Generating music with the trained network

My apporach was to get the code working and generate a song using the training data the author has been using from Final Fantasy. The I wanted to record a number of Beatles songs myself in the special basic format I wanted on the piano, to use as the training data. Then I wanted to see if I was able to generate an original composition that sounded a bit like a Beatles song. It turned out to be quite time consuming to record all these songs, but I was able to record around 30 which was ok the prove the concept and to show that I was able to understand how to navigate and use the code.
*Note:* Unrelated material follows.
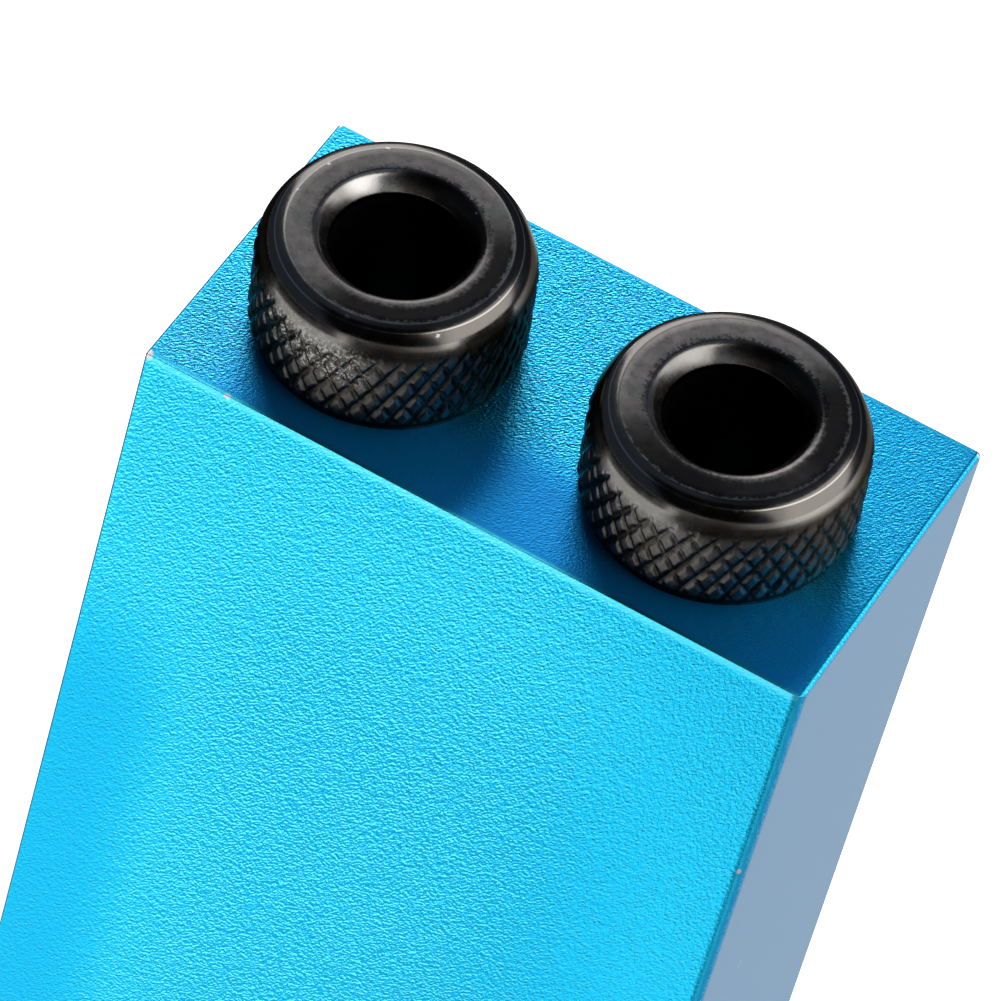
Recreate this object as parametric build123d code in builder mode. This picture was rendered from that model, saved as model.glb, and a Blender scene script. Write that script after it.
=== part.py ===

The first audio clip is just the result from training the network and generating a piano peice on the same data as the author used.

Test with original training data:

Kasper Birk · Original Test

When using my own data I had some trouble getting the network to train properly due to the smaller data set. As you can hear the first result did not amount to much.

First try:

Kasper Birk · First Try

After fiddeling with the hyper parameters especially sequence length and batch size I was able to generate the piece below.

Best try:

Kasper Birk · Best Try

I was happy to get it working and to hear that my own data was being usied. However it is pretty obvious that the network is over fitting the data, and it sounds more or less like a copy of the Beatles song “Something”.

Future work

To test out my idea properly I would need way more data. My guess would be that I would need 3-500 songs recorded this way.

Also, as the author suggests him self it would be very interesting to try and extract more information from the midi files like duration and velocity of the notes and pauses.

Lastly, LSTM network has been out matched by transformer network in recent times. When the data set is comprehensive enough, it would be nice to try and upgrade the model to this new standard.